Saudi royal (1959–2013)

Latifa bint Fahd Al Saud (لطيفة بنت فهد آل سعود; 1959 – December 2013) was a member of the Saudi royal family and one of King Fahd's children. She was one of the grandchildren of Saudi Arabia's founder King Abdulaziz.

==Biography==
Princess Latifa was the eldest daughter of Fahd and Al Anoud bint Abdulaziz bin Musaed Al Jiluwi. Her full brothers included Faisal bin Fahd, Mohammed bin Fahd, Sultan bin Fahd, Saud bin Fahd and Khalid bin Fahd. In Riyadh, she founded Princess Latifa bint Fahd Center which provides support for patients who are treated at King Fahd Medical City.
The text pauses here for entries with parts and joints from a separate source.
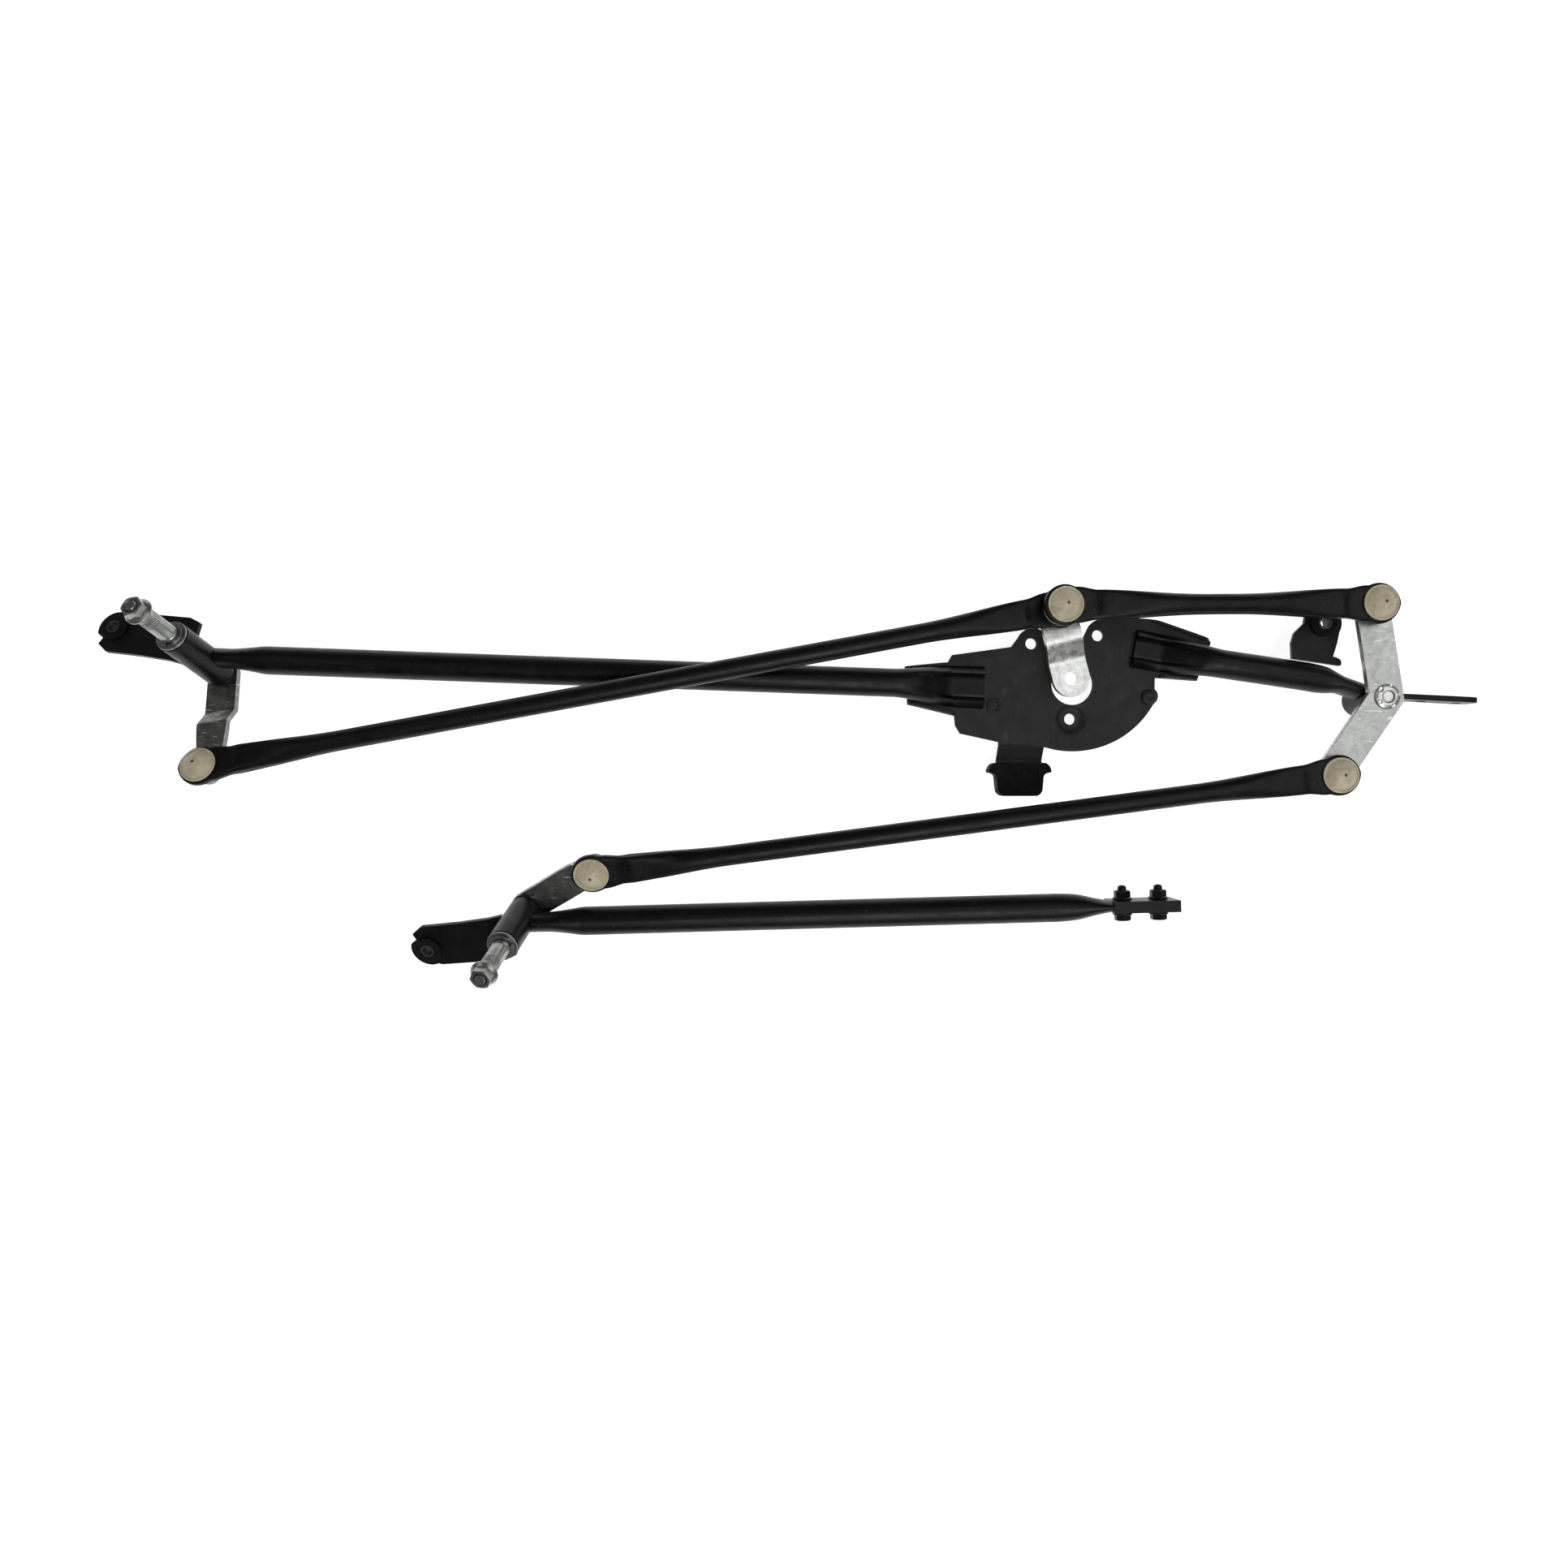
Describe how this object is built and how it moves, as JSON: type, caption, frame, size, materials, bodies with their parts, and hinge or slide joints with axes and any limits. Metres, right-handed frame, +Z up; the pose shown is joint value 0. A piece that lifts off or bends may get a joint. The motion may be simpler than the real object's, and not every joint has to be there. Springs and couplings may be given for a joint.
{
  "type": "windshield wiper linkage",
  "caption": "Windshield wiper linkage without its motor: tubular frame with motor plate, crank, bellcrank, ball-ended rods and tilted wiper pivots, folded for shipping.",
  "frame": {"origin": "the motor axis where it meets the top face of the motor plate", "axes": "+X along the frame from the left pivot to the bellcrank, +Y away from the folded second module, +Z up along the motor shaft, the side the wiper spindles stand out of"},
  "size_m": [0.9788, 0.2682, 0.1041],
  "materials": {
    "black_paint": "satin black paint",
    "plate_paint": "semi-matt warm black coating on pressed sheet",
    "bright_zinc": "bright zinc plating, mottled and scuffed",
    "dark_zinc": "dull grey zinc plating with scratches",
    "bright_steel": "nickel-bright turned steel",
    "cup_plastic": "beige-grey moulded acetal",
    "rubber": "matt black moulded rubber",
    "bronze": "oiled sintered bronze"
  },
  "bodies": {
    "frame": {"motor_plate": "plate_paint", "plate_foot": "rubber", "frame_tube_left": "black_paint", "frame_tube_right": "black_paint", "right_mount_bracket": "black_paint", "right_mount_grommet": "rubber", "right_mount_sleeve": "bright_steel", "splice_blade": "plate_paint", "bellcrank_barrel": "black_paint", "bellcrank_bush": "bronze", "left_pivot_barrel": "black_paint", "left_pivot_bush": "bronze", "left_pivot_bracket": "black_paint", "left_bracket_grommet": "rubber", "left_bracket_sleeve": "bright_steel"},
    "left_shaft": {"left_lever": "dark_zinc", "left_spindle": "bright_steel", "left_ball_stud": "bright_steel", "left_flange_nut": "bright_steel", "left_thrust_washer": "bright_steel", "left_circlip": "bright_steel"},
    "long_rod": {"long_rod": "black_paint", "long_rod_cup_left": "cup_plastic", "long_rod_cup_crank": "cup_plastic"},
    "crank": {"crank_arm": "bright_zinc", "crank_stud": "bright_steel"},
    "bellcrank": {"bellcrank_plate": "bright_zinc", "bellcrank_pin": "bright_zinc", "bellcrank_retaining_clip": "bright_steel", "bellcrank_stud_upper": "bright_steel", "bellcrank_stud_lower": "bright_steel"},
    "short_rod": {"short_rod": "black_paint", "short_rod_cup_crank": "cup_plastic", "short_rod_cup_bellcrank": "cup_plastic", "crank_stud_upper_ball": "bright_steel"},
    "lower_rod": {"lower_rod": "black_paint", "lower_rod_cup_second": "cup_plastic", "lower_rod_cup_bellcrank": "cup_plastic"},
    "second_shaft": {"second_lever": "dark_zinc", "second_spindle": "bright_steel", "second_ball_stud": "bright_steel", "second_flange_nut": "bright_steel", "second_thrust_washer": "bright_steel", "second_circlip": "bright_steel"},
    "second_carrier": {"second_pivot_barrel": "black_paint", "second_pivot_bush": "bronze", "second_pivot_bracket": "black_paint", "second_bracket_grommet": "rubber", "second_bracket_sleeve": "bright_steel", "frame_tube_second": "black_paint", "splice_bolt_inner": "plate_paint", "splice_nut_inner": "plate_paint", "splice_bolt_outer": "plate_paint", "splice_nut_outer": "plate_paint"}
  },
  "joints": [
    {"name": "left_wiper_turn", "type": "hinge", "parent": "frame", "child": "left_shaft", "pos_m": [-0.6068, 0.0069, 0], "axis": [-0.125, 0.355, 0.9265], "range_deg": [-30.5, 0.5]},
    {"name": "long_rod_swing", "type": "hinge", "parent": "left_shaft", "child": "long_rod", "pos_m": [-0.5983, -0.0621, 0.04], "axis": [-0.1464, 0.3739, 0.9159], "range_deg": [-0.5, 27.2]},
    {"name": "crank_turn", "type": "hinge", "parent": "long_rod", "child": "crank", "pos_m": [-0.012, 0.0469, 0.0286], "axis": [0.0046, 0.0097, 0.9999], "range_deg": [-0.5, 64]},
    {"name": "bellcrank_turn", "type": "hinge", "parent": "frame", "child": "bellcrank", "pos_m": [0.2125, -0.0143, 0], "axis": [0, 0, 1], "range_deg": [0, 36.17]},
    {"name": "short_rod_swing", "type": "hinge", "parent": "bellcrank", "child": "short_rod", "pos_m": [0.2029, 0.0487, 0.038], "axis": [-0.0028, 0.0008, 1], "range_deg": [-33.2, 0.5]},
    {"name": "lower_rod_swing", "type": "hinge", "parent": "bellcrank", "child": "lower_rod", "pos_m": [0.1756, -0.0684, 0.038], "axis": [0, 0, 1], "range_deg": [0, 120]},
    {"name": "second_shaft_swing", "type": "hinge", "parent": "lower_rod", "child": "second_shaft", "pos_m": [-0.3341, -0.1358, 0.031], "axis": [-0.12, -0.4129, 0.9028], "range_deg": [-20, 0]},
    {"name": "second_carrier_turn", "type": "hinge", "parent": "second_shaft", "child": "second_carrier", "pos_m": [-0.3853, -0.1619, 0], "axis": [-0.12, -0.4129, 0.9028], "range_deg": [-90, 0]}
  ],
  "couplings": [
    {"joint": "left_wiper_turn", "follows": "bellcrank_turn", "ratio": -0.82938},
    {"joint": "long_rod_swing", "follows": "bellcrank_turn", "ratio": 0.73058},
    {"joint": "crank_turn", "follows": "bellcrank_turn", "ratio": 1.7578},
    {"joint": "short_rod_swing", "follows": "bellcrank_turn", "ratio": -0.88192}
  ]
}
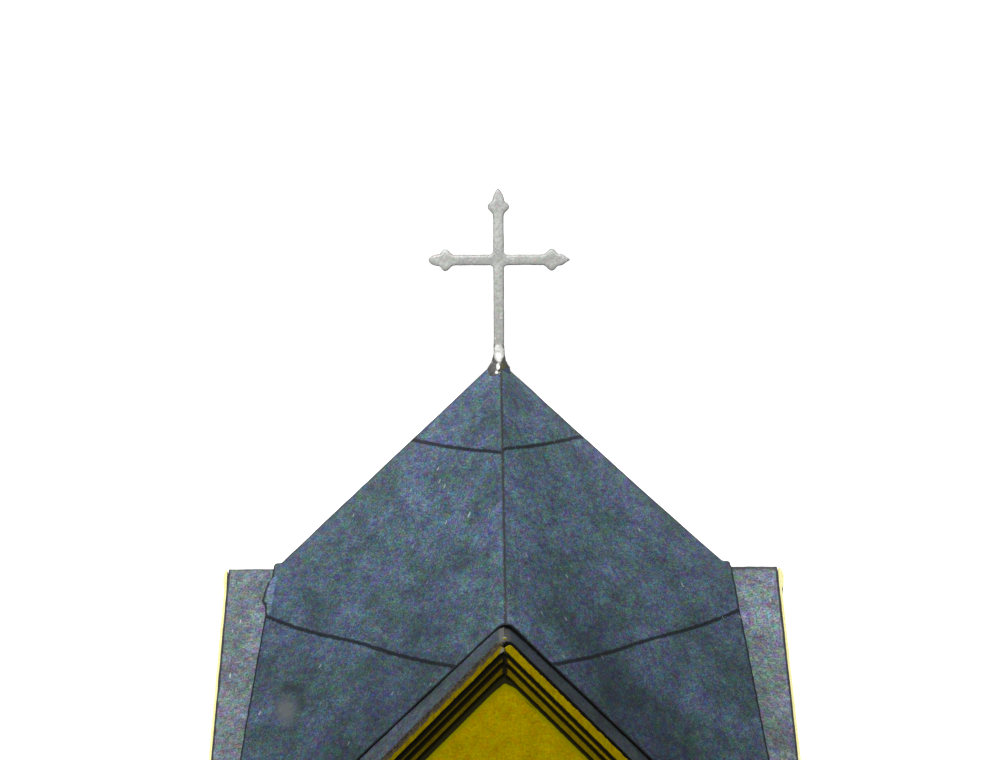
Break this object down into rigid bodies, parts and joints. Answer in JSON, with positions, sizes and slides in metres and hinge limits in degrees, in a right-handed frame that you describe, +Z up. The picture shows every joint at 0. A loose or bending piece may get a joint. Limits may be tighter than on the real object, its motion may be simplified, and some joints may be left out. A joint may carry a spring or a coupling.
{
  "type": "card model church tower head with four gables and a cross",
  "caption": "Head of a card model church tower: a blue pyramid roof set over yellow gables with layered cornices, topped by a budded cross.",
  "frame": {"origin": "on the floor under the apex, in the middle of the square of walls that the model stands on", "axes": "+Z up along the shaft of the cross, -Y out of the front gable, +X to the right of someone who faces the front gable"},
  "size_m": [0.0362, 0.0362, 0.0462],
  "materials": {
    "slate_print": "matte",
    "yellow_print": "matte",
    "silver_paint": "satin",
    "dried_glue": "gloss"
  },
  "bodies": {
    "root": {"roof_front_right": "slate_print", "front_hood_left": "slate_print", "front_fascia_left": "yellow_print", "front_middle_strip_left": "yellow_print", "front_inner_strip_left": "yellow_print", "front_hood_right": "slate_print", "front_fascia_right": "yellow_print", "front_middle_strip_right": "yellow_print", "front_inner_strip_right": "yellow_print", "front_gable_wall": "yellow_print", "roof_right_back": "slate_print", "right_hood_left": "slate_print", "right_fascia_left": "yellow_print", "right_middle_strip_left": "yellow_print", "right_inner_strip_left": "yellow_print", "right_hood_right": "slate_print", "right_fascia_right": "yellow_print", "right_middle_strip_right": "yellow_print", "right_inner_strip_right": "yellow_print", "right_gable_wall": "yellow_print", "roof_back_left": "slate_print", "back_hood_left": "slate_print", "back_fascia_left": "yellow_print", "back_middle_strip_left": "yellow_print", "back_inner_strip_left": "yellow_print", "back_hood_right": "slate_print", "back_fascia_right": "yellow_print", "back_middle_strip_right": "yellow_print", "back_inner_strip_right": "yellow_print", "back_gable_wall": "yellow_print", "roof_left_front": "slate_print", "left_hood_left": "slate_print", "left_fascia_left": "yellow_print", "left_middle_strip_left": "yellow_print", "left_inner_strip_left": "yellow_print", "left_hood_right": "slate_print", "left_fascia_right": "yellow_print", "left_middle_strip_right": "yellow_print", "left_inner_strip_right": "yellow_print", "left_gable_wall": "yellow_print", "cross": "silver_paint", "cross_glue": "dried_glue"}
  },
  "joints": []
}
In September 2013, Princess Latifa bought a historical Geneva estate from a wealthy family, Nordmann, for $62m. As of 2013, it was the second-highest price on record for an estate in the city. Then she settled and lived there until December 2013, when she died at age 54. Funeral ceremony was held for her at Imam Turki bin Abdullah Mosque in Riyadh following the noon prayer.